▶ CHALLENGE
Please output the data below exactly as given, starting at its first line and stopping after the line that contains "# Heights are".

start RECORD EXCERPTS

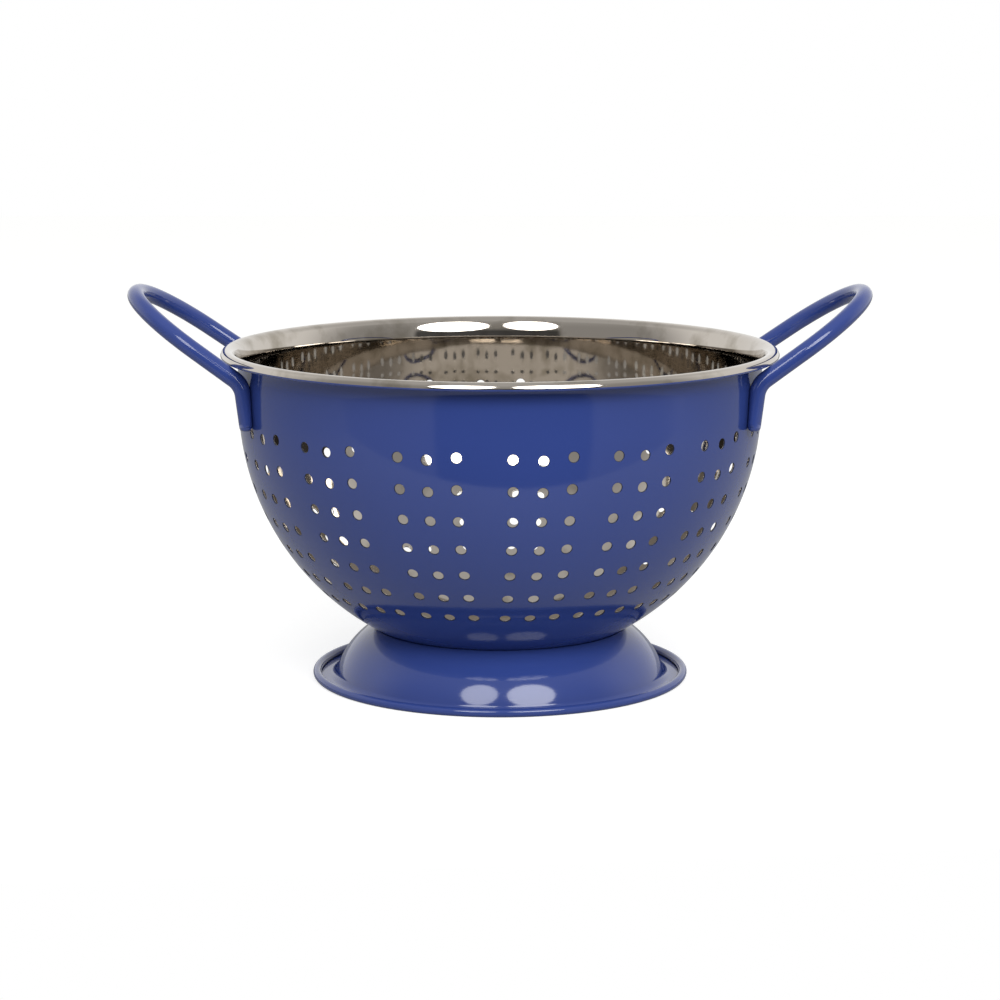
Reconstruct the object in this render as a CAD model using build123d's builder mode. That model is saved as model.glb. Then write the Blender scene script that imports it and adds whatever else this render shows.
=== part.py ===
"""Footed colander: a perforated pressed bowl on a flared foot ring, with two wire loop handles."""

from build123d import *

import os
from math import cos, radians, sin, sqrt, tan

os.makedirs("parts", exist_ok=True)

# Heights are measured from the table, radii from the bowl's axis. The front is at -Y and the handles lie along X.

# Bowl: half a ball with a flat bottom, below a straight neck that flares out over a shoulder to a rolled rim
bowl_sheet = 0.6 * MM
bowl_radius = 103.1 * MM
base_height = 11.0 * MM
base_radius = 25.9 * MM
base_knuckle_radius = 15.0 * MM
neck_height = 21.9 * MM
rim_overhang = 6.9 * MM
rim_bead_diameter = 3.8 * MM
rim_flare_radius = 20.4 * MM
rim_shoulder_radius = 3.4 * MM

# Holes in the wall, punched in groups of three columns. Their edges have eight sides, since there are hundreds.
hole_diameter = 4.2 * MM
hole_sides = 8
row_count = 7
top_row_drop = 7.8 * MM
row_pitch = 12.2 * MM
top_column_pitch = 11.2 * MM
bottom_column_pitch = 9.4 * MM
punch_overrun = 2.0 * MM

# Middle of each group in degrees, from the front towards the right: the indexing of the punch is a little uneven
group_angles = (
    8.9, 31.3, 54.3, 77.3, 100.2, 123.0, 145.9, 168.8,
    190.9, 212.5, 234.0, 255.6, 277.1, 298.7, 321.3, 344.9,
)

# The middle column sits a little low and the right one a little high, mostly in the top two rows
column_stagger = 0.6 * MM
column_shares = (0.0, -1.0, 1.0)
row_shares = (1.0, 0.9, 0.1, 0.3, 0.4, 0.4, 0.2)

# Holes in the bottom, in rings round the middle one: the outer ring sits where the bottom turns up
base_ring_pitch = 10.5 * MM
base_ring_counts = (1, 6, 12, 18)
base_punch_reach = 6.0 * MM

# Foot ring
foot_sheet = 0.6 * MM
foot_wall_radius = 66.1 * MM
foot_wall_bulge = 33.3 * MM
foot_flange_width = 8.8 * MM
foot_bead_diameter = 3.3 * MM
foot_flange_fillet = 3.0 * MM
foot_seat_radius = 50.0 * MM
foot_seat_width = 5.0 * MM
foot_seat_fillet = 1.2 * MM

# How far, in degrees, a rolled edge curls round before its raw edge tucks back against the sheet
curl_turn = 290.0

# Handles
wire_diameter = 6.6 * MM
wire_end_round = 1.0 * MM
handle_width = 78.5 * MM
handle_tip_width = 65.0 * MM
handle_slope = 35.2
handle_reach = 54.9 * MM
handle_bend_drop = 11.2 * MM
handle_bend_radius = 14.5 * MM
leg_length = 17.2 * MM
leg_flat_depth = 0.9 * MM

# How much of the loop's end is rounded: at 1 its two corners meet in one arc
handle_round_share = 0.98

ball_centre_height = base_height + sqrt(bowl_radius**2 - base_radius**2)
ball_centre = Vector(0, ball_centre_height)
rim_height = ball_centre_height + neck_height
rim_bead_centre = Vector(bowl_radius + rim_overhang, rim_height) - Vector(1, 1) * rim_bead_diameter / 2
lip_height = rim_height - bowl_sheet
shoulder_centre = Vector(rim_bead_centre.X, lip_height - rim_shoulder_radius)

# The flare runs into the shoulder from inside, so their centres are as far apart as their radii differ
flare_reach = bowl_radius + rim_flare_radius - shoulder_centre.X
flare_rise = sqrt((rim_flare_radius - rim_shoulder_radius) ** 2 - flare_reach**2)
flare_centre = shoulder_centre + Vector(flare_reach, -flare_rise)
flare_end_out = Vector(-flare_reach, flare_rise).normalized()


def arc_about(centre, start, end):
    """Arc of less than half a turn from start to end, round a centre."""
    middle = (start + end) / 2 - centre
    return ThreePointArc(start, centre + middle.normalized() * (start - centre).length, end)


def bowl_skin(inset):
    """Meridian of the bowl at a depth inside its outer skin, from the axis to the raw edge of the rim."""
    radius = bowl_radius - inset
    floor_height = base_height + inset
    floor_edge = Vector(sqrt(radius**2 - (ball_centre_height - floor_height) ** 2), floor_height)
    neck_foot = Vector(radius, ball_centre_height)
    neck_top = Vector(radius, flare_centre.Y)
    flare_end = flare_centre + flare_end_out * (rim_flare_radius + inset)
    lip_top = Vector(rim_bead_centre.X, lip_height + inset)
    with BuildLine() as skin:
        Line((0, floor_height), floor_edge)
        arc_about(ball_centre, floor_edge, neck_foot)
        Line(neck_foot, neck_top)
        arc_about(flare_centre, neck_top, flare_end)
        arc_about(shoulder_centre, flare_end, lip_top)
        CenterArc(rim_bead_centre, lip_top.Y - rim_bead_centre.Y, 90, -curl_turn)
        fillet(skin.vertices().sort_by_distance(floor_edge)[0], base_knuckle_radius - inset)
    return skin.line


def sheet_section(skin, sheet):
    """Closed outline of a sheet between its two skins."""
    outer, inner = skin(0), skin(sheet)
    add(outer)
    add(inner)
    Line(outer @ 0, inner @ 0)
    Line(outer @ 1, inner @ 1)


def punch_plane(angle, drop, sideways):
    """Plane that faces out of the bowl from under its skin: an arc length below the neck, and sideways of an angle."""
    slope = drop / bowl_radius
    turn = radians(angle) + sideways / (bowl_radius * cos(slope))
    out = Vector(sin(turn) * cos(slope), -cos(turn) * cos(slope), -sin(slope))
    return Plane(
        origin=Vector(0, 0, ball_centre_height) + out * (bowl_radius - punch_overrun),
        x_dir=(cos(turn), sin(turn), 0),
        z_dir=out,
    )


punch_planes = []
for row in range(row_count):
    column_pitch = top_column_pitch + (bottom_column_pitch - top_column_pitch) * row / (row_count - 1)
    for angle in group_angles:
        for column, column_share in enumerate(column_shares):
            rise = column_stagger * column_share * row_shares[row % len(row_shares)]
            drop = top_row_drop + row * row_pitch - rise
            punch_planes.append(punch_plane(angle, drop, (column - 1) * column_pitch))

with BuildPart() as bowl:
    with BuildSketch(Plane.XZ):
        with BuildLine():
            sheet_section(bowl_skin, bowl_sheet)
        make_face()
    revolve(axis=Axis.Z)
    with BuildSketch(*punch_planes):
        RegularPolygon(hole_diameter / 2, hole_sides, major_radius=False)
    extrude(amount=2 * punch_overrun, mode=Mode.SUBTRACT)
    with BuildSketch(Plane.XY.offset(base_height - punch_overrun)):
        for ring, count in enumerate(base_ring_counts):
            with PolarLocations(ring * base_ring_pitch, count):
                RegularPolygon(hole_diameter / 2, hole_sides, major_radius=False)
    extrude(amount=base_punch_reach, mode=Mode.SUBTRACT)
bowl.part.label = "bowl"

# Foot ring meridian: a lip that follows the bowl, a bulging wall, a flat flange and an upturned rolled edge
wall_top = Vector(foot_seat_radius, ball_centre_height - sqrt(bowl_radius**2 - foot_seat_radius**2))
wall_foot = Vector(foot_wall_radius, foot_sheet)
wall_chord = wall_foot - wall_top
wall_inward = Vector(wall_chord.Y, -wall_chord.X).normalized()
wall_centre = (wall_top + wall_foot) / 2 + wall_inward * sqrt(foot_wall_bulge**2 - (wall_chord.length / 2) ** 2)
foot_radius = foot_wall_radius + foot_flange_width
foot_bead_centre = Vector(foot_radius - foot_bead_diameter / 2, foot_bead_diameter / 2)


def crossing(centre_a, radius_a, centre_b, radius_b):
    """Outer crossing point of two circles."""
    between = centre_b - centre_a
    along = (between.length**2 + radius_a**2 - radius_b**2) / (2 * between.length)
    across = sqrt(radius_a**2 - along**2)
    unit = between.normalized()
    spots = [centre_a + unit * along + Vector(-unit.Y, unit.X) * side for side in (across, -across)]
    return max(spots, key=lambda spot: spot.X)


def foot_skin(inset):
    """Meridian of the foot ring at a depth inside its outer skin, from the lip's edge to the raw edge of the curl."""
    lip_radius = bowl_radius + inset
    bulge = foot_wall_bulge - inset
    flange_height = foot_sheet - inset
    seat_corner = crossing(ball_centre, lip_radius, wall_centre, bulge)
    flange_corner = Vector(wall_centre.X + sqrt(bulge**2 - (flange_height - wall_centre.Y) ** 2), flange_height)
    lip_slope = (foot_seat_radius - foot_seat_width) / bowl_radius
    lip_edge = ball_centre + Vector(lip_slope, -sqrt(1 - lip_slope**2)) * lip_radius
    with BuildLine() as skin:
        arc_about(ball_centre, lip_edge, seat_corner)
        arc_about(wall_centre, seat_corner, flange_corner)
        Line(flange_corner, (foot_bead_centre.X, flange_height))
        CenterArc(foot_bead_centre, foot_bead_centre.Y - flange_height, -90, curl_turn)
        fillet(skin.vertices().sort_by_distance(seat_corner)[0], foot_seat_fillet - inset)
        fillet(skin.vertices().sort_by_distance(flange_corner)[0], foot_flange_fillet + inset)
    return skin.line


with BuildPart() as foot_ring:
    with BuildSketch(Plane.XZ):
        with BuildLine():
            sheet_section(foot_skin, foot_sheet)
        make_face()
    revolve(axis=Axis.Z)
foot_ring.part.label = "foot_ring"

# Handles: a wire runs up the bowl's side, bends out under the rim and loops back, its legs flattened to the bowl
leg_radius = bowl_radius + wire_diameter / 2 - leg_flat_depth
leg_x = sqrt(leg_radius**2 - (handle_width / 2) ** 2)
handle_bend_height = rim_height - handle_bend_drop
leg_end_height = handle_bend_height - leg_length
tip_x = leg_x + handle_reach * cos(radians(handle_slope))
tip_height = handle_bend_height + handle_reach * sin(radians(handle_slope))
handle_route = (
    Vector(leg_x, -handle_width / 2, leg_end_height),
    Vector(leg_x, -handle_width / 2, handle_bend_height),
    Vector(tip_x, -handle_tip_width / 2, tip_height),
    Vector(tip_x, handle_tip_width / 2, tip_height),
    Vector(leg_x, handle_width / 2, handle_bend_height),
    Vector(leg_x, handle_width / 2, leg_end_height),
)
corner_turn = radians((handle_route[2] - handle_route[1]).get_angle(handle_route[3] - handle_route[2]))
handle_corner_radius = handle_round_share * handle_tip_width / 2 / tan(corner_turn / 2)

with BuildPart() as bowl_form:
    with Locations((0, 0, ball_centre_height)):
        Sphere(bowl_radius)
        Cylinder(bowl_radius, neck_height, align=(Align.CENTER, Align.CENTER, Align.MIN))

with BuildPart() as right_handle:
    with BuildLine() as wire:
        FilletPolyline(
            *handle_route,
            radius=(handle_bend_radius, handle_corner_radius, handle_corner_radius, handle_bend_radius),
        )
    with BuildSketch(Plane(wire.line @ 0, z_dir=wire.line % 0)):
        Circle(wire_diameter / 2)
    sweep()
    fillet(right_handle.edges().group_by(Axis.Z)[0], wire_end_round)
    add(bowl_form.part, mode=Mode.SUBTRACT)
right_handle.part.label = "right_handle"

with BuildPart() as left_handle:
    add(right_handle.part)
    mirror(about=Plane.YZ, mode=Mode.REPLACE)
left_handle.part.label = "left_handle"

for piece in (bowl, foot_ring, left_handle, right_handle):
    export_step(piece.part, f"parts/{piece.part.label}.step")
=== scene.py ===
"""Footed colander dressed for a studio picture: gloss blue paint outside, bare polished steel inside.

Lengths are real and in metres, the table is at z = 0, the front is at -Y and the handles lie along X.
"""

from math import acos, atan2, ceil, cos, pi, radians, sin, sqrt, tan

import bpy
from bpy.props import FloatProperty, FloatVectorProperty, IntProperty, PointerProperty
from bpy.types import Operator, Panel, PropertyGroup
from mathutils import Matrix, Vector
from mathutils.geometry import delaunay_2d_cdt
from mathutils.kdtree import KDTree


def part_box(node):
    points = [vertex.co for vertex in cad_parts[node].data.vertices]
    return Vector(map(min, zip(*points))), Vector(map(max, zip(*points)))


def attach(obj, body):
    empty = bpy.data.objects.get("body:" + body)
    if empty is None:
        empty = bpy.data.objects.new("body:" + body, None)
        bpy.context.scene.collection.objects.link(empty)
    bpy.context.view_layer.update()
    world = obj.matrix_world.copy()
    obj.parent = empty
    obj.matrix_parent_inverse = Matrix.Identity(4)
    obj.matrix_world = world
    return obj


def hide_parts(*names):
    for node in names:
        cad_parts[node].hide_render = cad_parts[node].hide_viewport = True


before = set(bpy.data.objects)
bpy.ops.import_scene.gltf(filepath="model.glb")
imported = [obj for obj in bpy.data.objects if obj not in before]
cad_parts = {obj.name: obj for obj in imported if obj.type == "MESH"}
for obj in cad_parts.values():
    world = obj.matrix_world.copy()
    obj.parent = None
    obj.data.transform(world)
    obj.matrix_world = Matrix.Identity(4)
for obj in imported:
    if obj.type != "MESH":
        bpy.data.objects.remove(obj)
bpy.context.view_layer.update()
bowl_low, bowl_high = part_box("bowl")
foot_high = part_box("foot_ring")[1]
handle_low, handle_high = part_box("right_handle")

bl_info = {
    "name": "Footed Colander",
    "version": (1, 0, 0),
    "blender": (4, 5, 0),
    "location": "3D View > Sidebar > Colander",
    "description": "Adds a painted steel colander with a foot ring and wire handles, and a studio for it",
    "category": "Add Mesh",
}

MM = 0.001

# How far the crest of the lip lies below the solid's rolled rim
CREST_DROP = 0.6 * MM

# Mesh segments round the turned pieces and round the wire
TURNED_SEGMENTS = 288
WIRE_SEGMENTS = 48

# Colours of the room that the colander reflects
SIDE_WALLS = (0.39, 0.385, 0.38, 1)
PALE_COVE = (1.0, 1.0, 1.0, 1)
CEILING = (0.6, 0.6, 0.6, 1)
UNLIT_GAP = (0.09, 0.09, 0.092, 1)

# What the softboxes face: the front of the foot
SOFTBOX_TARGET = (0, -70 * MM, 0)

# How much lighter the table is for the camera than its board, so that it shows white
TABLE_LIFT = 0.66

# Middle of each group of holes in degrees, from the front towards the right: they are a little uneven
GROUP_ANGLES = (
    8.9, 31.3, 54.3, 77.3, 100.2, 123.0, 145.9, 168.8,
    190.9, 212.5, 234.0, 255.6, 277.1, 298.7, 321.3, 344.9,
)

# The middle column of a group sits a little low and the right one a little high, mostly in the top two rows
COLUMN_SHARES = (0.0, -1.0, 1.0)
ROW_SHARES = (1.0, 0.9, 0.1, 0.3, 0.4, 0.4, 0.2)

# Holes in the bottom, by ring from the middle
BASE_RING_COUNTS = (1, 6, 12, 18)

# Bends of the rim, each as the radius of its bare face and its turn: from the neck up to the crest, then
# down the lip to the hem that tucks the raw edge away
FLARE_BENDS = ((17.0 * MM, radians(25)), (3.0 * MM, radians(20)), (4.0 * MM, radians(45)))
LIP_BENDS = (
    (2.2 * MM, radians(61)), (4.4 * MM, radians(14)), (1.2 * MM, radians(15)), (0.9 * MM, radians(200)),
)


def linear(hex_colour):
    """Linear colour of an sRGB hex value."""
    shares = [int(hex_colour[i:i + 2], 16) / 255 for i in (1, 3, 5)]
    return [share / 12.92 if share <= 0.04045 else ((share + 0.055) / 1.055) ** 2.4 for share in shares]


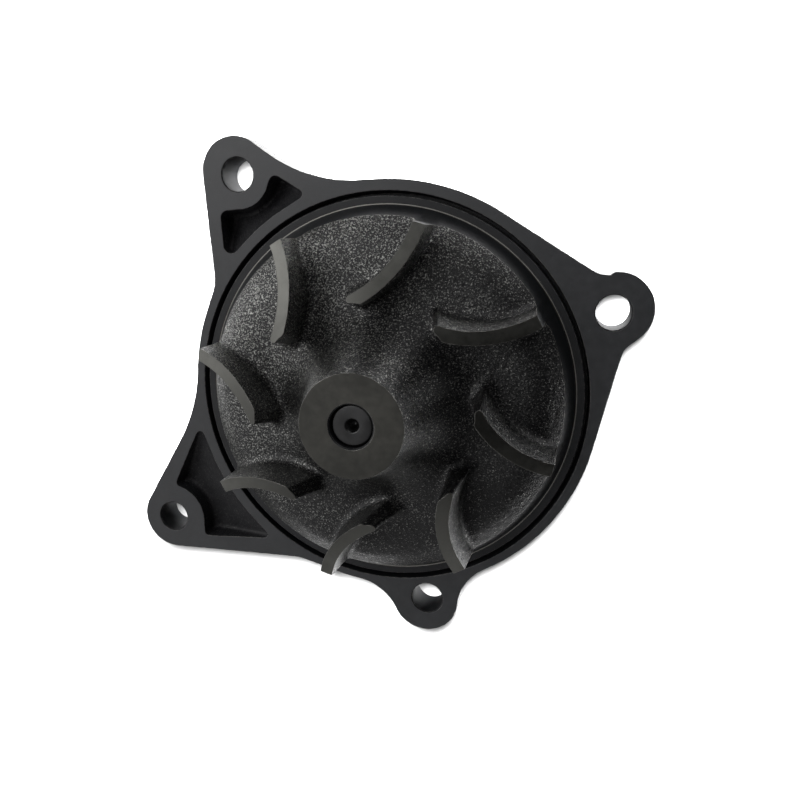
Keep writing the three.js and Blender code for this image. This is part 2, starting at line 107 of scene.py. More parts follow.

end RECORD EXCERPTS

▶ EXERCISE OUTPUT
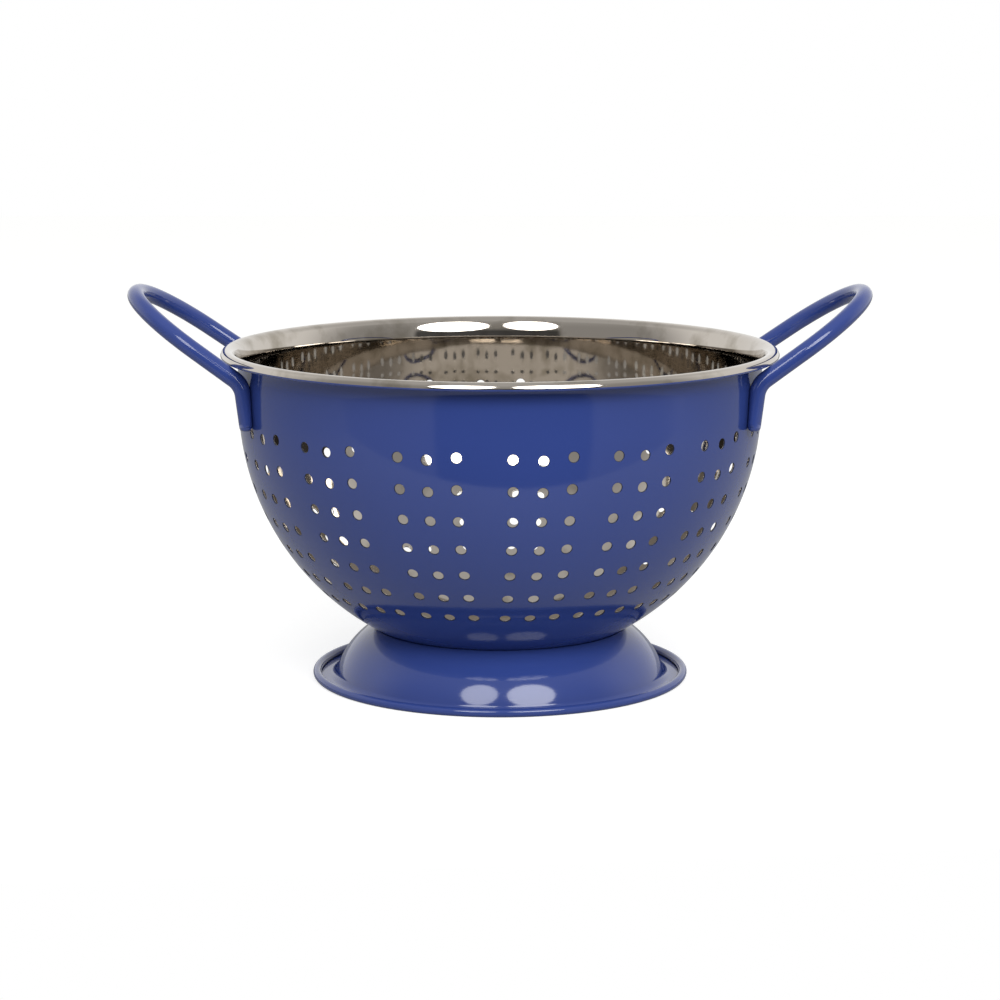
Reconstruct the object in this render as a CAD model using build123d's builder mode. That model is saved as model.glb. Then write the Blender scene script that imports it and adds whatever else this render shows.
=== part.py ===
"""Footed colander: a perforated pressed bowl on a flared foot ring, with two wire loop handles."""

from build123d import *

import os
from math import cos, radians, sin, sqrt, tan

os.makedirs("parts", exist_ok=True)

# Heights are measured from the table, radii from the bowl's axis. The front is at -Y and the handles lie along X.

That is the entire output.